Le second spectacle se définit comme une suite de « documentaires scéniques » mettant en scène des habitants du quartier ouvrier de l’Est montréalais. Ces derniers, par leur présence, contribuent à reconstituer leur espace quotidien, mais ils ne parlent pas. En effet, c’est la bande-son de leur interview par Anaïs Barbeau-Lavalette qui est à chaque fois diffusée lorsqu’ils évoluent silencieusement sur scène au milieu de leurs objets personnels. La documentariste est elle aussi présente sur scène, mais telle un personnage de soutien qui n’est là [en marge, dans l’obscurité] que pour regarder les personnages vivre sur scène. Ce spectacle intermédial [il y a du son et des projections vidéo sur un écran en fond de scène qui ne correspondent pas toujours à ce qui est dit, mais proposent plutôt un espace de résonance] met en scène ce qu’Hervé Guay appelle un « non-public » de l’Espace Libre, puisqu’il s’agit de personnes du quartier qui n’ont pas véritablement accès à la culture. Ainsi, outre qu’il met en valeur ces résidants et leur permet d’occuper l’espace scénique dont ils sont si souvent absents à Montréal, le spectacle instaure un dialogue entre des publics qui ne se côtoient pour ainsi dire jamais et tend à susciter un véritable échange citoyen. Là encore, c’est bien la production collective de sens qui prime sur la visée directive d’un auteur désigné. D’ailleurs, le spectacle est le fruit d’un travail à deux [celui d’Émile Proulx-Cloutier, metteur en scène et chanteur, et de sa compagne Anaïs Barbeau-Lavalette, romancière et documentariste] qui exclut toute forme individuelle d’auctorialité.

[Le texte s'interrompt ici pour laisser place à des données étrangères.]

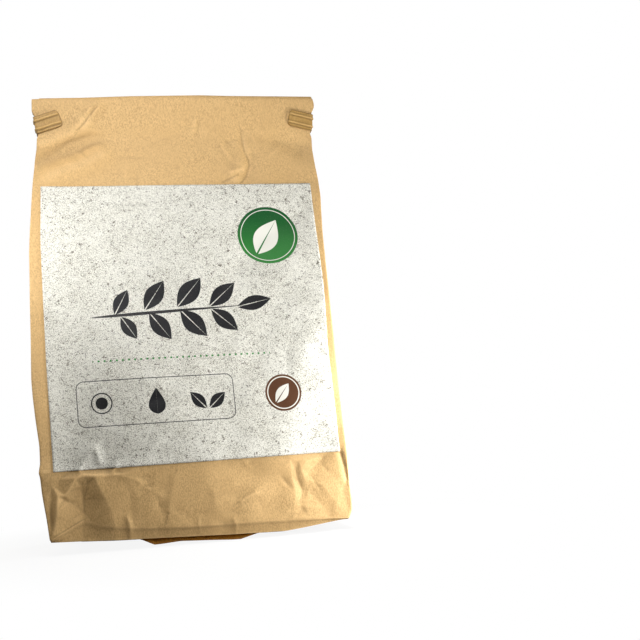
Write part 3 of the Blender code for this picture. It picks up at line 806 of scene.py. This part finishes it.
def make_label(material):
    """The glued sheet: it lies on the front panel at every point, a hair in front of it."""
    v = np.linspace(0, 1, LABEL_ROWS + 1)[:, None]
    u = np.linspace(0, 1, LABEL_COLUMNS + 1)[None, :]
    z = LABEL_BOTTOM + v * (LABEL_TOP - LABEL_BOTTOM)
    left, right = along(LABEL_LEFT, z, LABEL_REACH), along(LABEL_RIGHT, z, LABEL_REACH)
    x = left + u * (right - left)
    z = z + 0 * x
    points = np.stack((x, -(front_offset(x, z) + LABEL_LIFT), z), axis=-1)
    label = new_sheet("label_sheet", points, material, LABEL_THICKNESS)
    sheet = label.data.uv_layers.new(name="sheet")
    corners = np.empty(len(label.data.loops), np.int32)
    label.data.loops.foreach_get("vertex_index", corners)
    places = np.stack([np.broadcast_to(share, x.shape).ravel() for share in (u, v)], axis=-1)
    sheet.data.foreach_set("uv", places[corners].astype(np.float32).ravel())
    return label


# Front end of the pasted bottom flap: its ends in x, its place y, how far it goes back, and x
# with the heights of its upper and lower edge
FLAP_ENDS = (-0.0409, 0.0364)
FLAP_FRONT = -0.0446
FLAP_BACK = 0.0120
FLAP_THICKNESS = 0.00025
SHEET_THICKNESS = 0.00015
FLAP_TOP_EDGE = ((-0.0410, 0.0060), (-0.0158, 0.0052), (0.0214, 0.0037), (0.0365, 0.0034))
FLAP_LOW_EDGE = (
    (-0.0410, 0.0060), (-0.0320, 0.0016), (-0.0270, 0.0017), (-0.0150, 0.0024), (0.0030, 0.0014),
    (0.0180, 0.0004), (0.0240, 0.0002), (0.0256, 0.0006), (0.0365, 0.0033),
)


def make_flap(material):
    """Pasted flap under the front: down from the strip to its fold, then back under the bag."""
    x = np.linspace(*FLAP_ENDS, 110)[None, :]
    high, low = along(FLAP_TOP_EDGE, x), along(FLAP_LOW_EDGE, x)
    fall = np.linspace(0, 1, 9)[:, None]
    bulge = 0.0006 * np.sin(math.pi * fall) + waves(x, fall * 0.01, *FLAP_WAVES)
    front_y = FLAP_FRONT - 0.0016 * fall - bulge * ease(0, 0.3, fall)
    back = np.linspace(0, 1, 10)[1:, None]
    y = np.concatenate((front_y, front_y[-1:] + back * FLAP_BACK))
    z = np.concatenate((high + (low - high) * fall, low * (1 - 0.2 * back) + 0.0001)) + 0.0002
    points = np.stack((np.repeat(x, len(y), axis=0), y, z), axis=-1)
    return new_sheet("bottom_flap_end", points, material, FLAP_THICKNESS, -1)


def make_base_sheet(name, near, far, level, material):
    """One sheet of the folded bottom: even between its near and far edge, a hair thick.

    Each edge is two corners (x, y). Soft waves keep the sheet from being quite flat.
    """
    u = np.linspace(0, 1, 60)[None, :, None]
    v = np.linspace(0, 1, 40)[:, None, None]
    near_line, far_line = (
        np.array(first) + u * (np.array(last) - np.array(first)) for first, last in (near, far)
    )
    flat = near_line + v * (far_line - near_line)
    x, y = flat[..., 0], flat[..., 1]
    dip = SHEET_WAVES[0] + waves(x, y, *SHEET_WAVES)
    rise = under_height(x, y, UNDER_LEVEL) - UNDER_LEVEL
    points = np.concatenate((flat, (level + rise + dip)[..., None]), axis=-1)
    return new_sheet(name, points, material, SHEET_THICKNESS, -1)


def tie_half(side, tilt, level, table, front, back):
    """Half of the tie's route: a straight tab, then two quarter circles round the side fold.

    Returns its points, its directions along the strip and its directions out of the face.
    """
    turn = np.linspace(0, math.pi / 2, 8)[:, None]
    forwards, backwards = np.array((0.0, -1.0, 0.0)), np.array((0.0, 1.0, 0.0))
    turn_x = side * (float(along(table, level)) + PAPER / 2 + CLEARANCE - TIE_BEND)
    rise = float(along(table, NECK_HIGH) - along(table, NECK_LOW))
    lean = math.atan2(rise, NECK_HIGH - NECK_LOW)
    outwards = np.array((side * math.cos(tilt), 0.0, -math.sin(tilt)))
    sideways = np.array((side * math.cos(lean), 0.0, -math.sin(lean)))
    reach = np.linspace(TAB_LENGTH, 0, 34, endpoint=False)[:, None]
    ones = np.ones_like(reach)
    first_face = sideways * np.sin(turn) + forwards * np.cos(turn)
    second_face = sideways * np.cos(turn) + backwards * np.sin(turn)
    points = (
        np.array((turn_x, front, level)) - outwards * reach,
        np.array((turn_x, front + TIE_BEND, level)) + first_face * TIE_BEND,
        np.array((turn_x, back - TIE_BEND, level)) + second_face * TIE_BEND,
    )
    way = (
        ones * outwards,
        outwards * np.cos(turn) + backwards * np.sin(turn),
        np.concatenate((-side * np.sin(turn), np.cos(turn), 0 * turn), axis=1),
    )
    face = (ones * forwards, first_face, second_face)
    return [np.concatenate(part) for part in (points, way, face)]


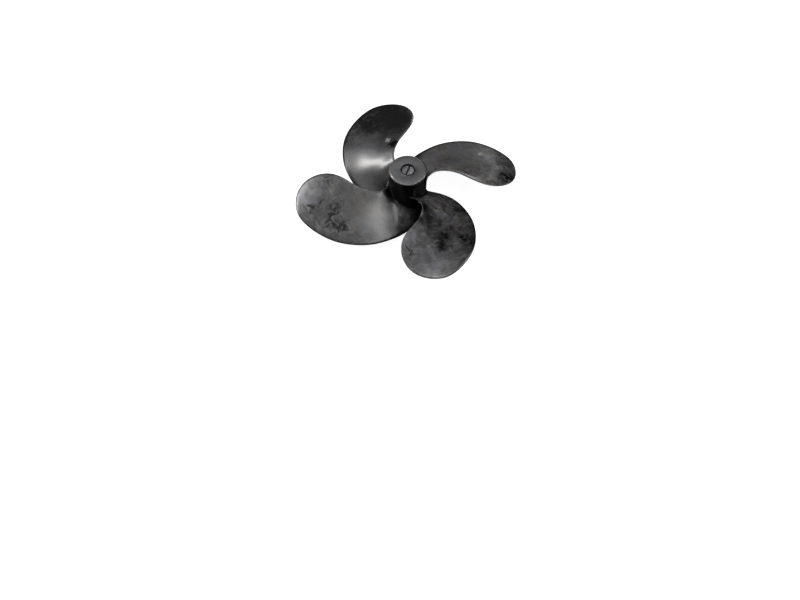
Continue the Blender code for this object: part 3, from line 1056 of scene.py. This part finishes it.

L’article « Auctorialité en partage : réappropriation de la pop culture chez Olivier Choinière et le Wooster Group » explore une autre forme de construction de l’auctorialité qui passe par la réappropriation et l’intertextualité. En effet, dans les oeuvres du Wooster Group et d’Olivier Choinière que Maude B. Lafrance étudie, il s’agit pour les artistes d’inventer une hyper-oeuvre écrite en résonance avec l’oeuvre d’autres artistes. Cette démarche rejoint ce que Catherine Brun, Benoît Barut et Élisabeth Le Corre [« Auctorialités théâtrales », dans ce numéro] disent de celle de Romeo Castellucci, écrivain scénique qui se réapproprie les oeuvres canoniques d’auteurs majeurs, ce qui lui permet de construire sa singularité en regard d’une grande histoire du théâtre dans laquelle il s’inscrit alors. Maude B. Lafrance montre bien ce contraste qui consiste, pour les auteurs des spectacles qu’elle étudie, à affirmer une non-originalité [ils reprennent des oeuvres existantes, les détournent] tout en construisant justement une singularité et une originalité grâce au regard qu’ils portent sur les oeuvres qu’ils se réapproprient et en inscrivant leur démarche dans un grand tout : intertextualité magistrale, hyper-oeuvre qu’est la somme des références médiatiques avec lesquelles ils jouent. La posture d’agenceur, d’assembleur, de monteur remplace celle de créateur, même si une forme n’est pas abandonnée. C’est d’ailleurs cette auctorialité hypertextuelle qui se développe sur les scènes contemporaines. Nombre de mash-up, de réécritures, de détournements médiatiques envahissent les théâtres et inventent une autre façon de voir l’auteur comme celui qui a un point de vue sur un environnement médiatique envahissant, un flux incessant de références auquel il doit faire face, qu’il doit trier, détruire et reconfigurer.

Enfin, parce que ce dossier se concentre sur des problématiques théâtrales, il nous a semblé essentiel d’ouvrir le questionnement sur l’auctorialité à d’autres arts de la scène et en particulier au cirque qui développe depuis plusieurs années une démarche de légitimation qui passe notamment par une définition de l’auctorialité dans des processus souvent collectifs où les interprètes sont les auteurs du spectacle. Ainsi, l’article « De l’artiste à l’auteur : processus de légitimation du cirque comme art de création en France », aborde la question de l’auteur dans le cadre du cirque. Marion Guyez y montre à quel point ce passage du terme d’« artiste » de cirque à celui d’« auteur » rentre dans un processus plus global de légitimation de cet art qui a longtemps été relégué au rang d’art mineur et qui a souvent été défini dans les termes des arts dominants, à savoir le théâtre, la danse ou encore le cinéma. Elle montre en effet comment le passage au post-dramatique, qui a profondément bouleversé la pensée des scènes contemporaines, a aussi eu des conséquences sur les spectacles de cirque et a conduit les artistes de cirque à s’interroger sur leur statut d’auteur. Par ailleurs, elle montre le lien intrinsèque qui existe entre cirque et texte — alors que l’on pourrait imaginer que cet art de performance physique et de la technique évacue les formes de l’écrit auxquelles est rattachée une vision traditionnelle de l’auctorialité) — puisqu’elle explique à quel point le texte et l’écrit sont omniprésents dans les processus de création circassienne, notamment sous la forme de cahiers dramaturgiques, carnets de notation et autres notes d’intention qui sont vraiment le lieu où se conçoit le spectacle, où s’invente sa structure, s’élabore son sens et où naît la notion d’auteur au sens de celui qui est le garant du spectacle produit. C’est donc là encore une auctorialité protéiforme que Marion Guyez explore et qui vient résonner avec les questionnements théâtraux du présent dossier et les réinterroger à la lumière d’un autre art de la scène, un art qui ne doit pas être soumis aux outils d’analyse du théâtre.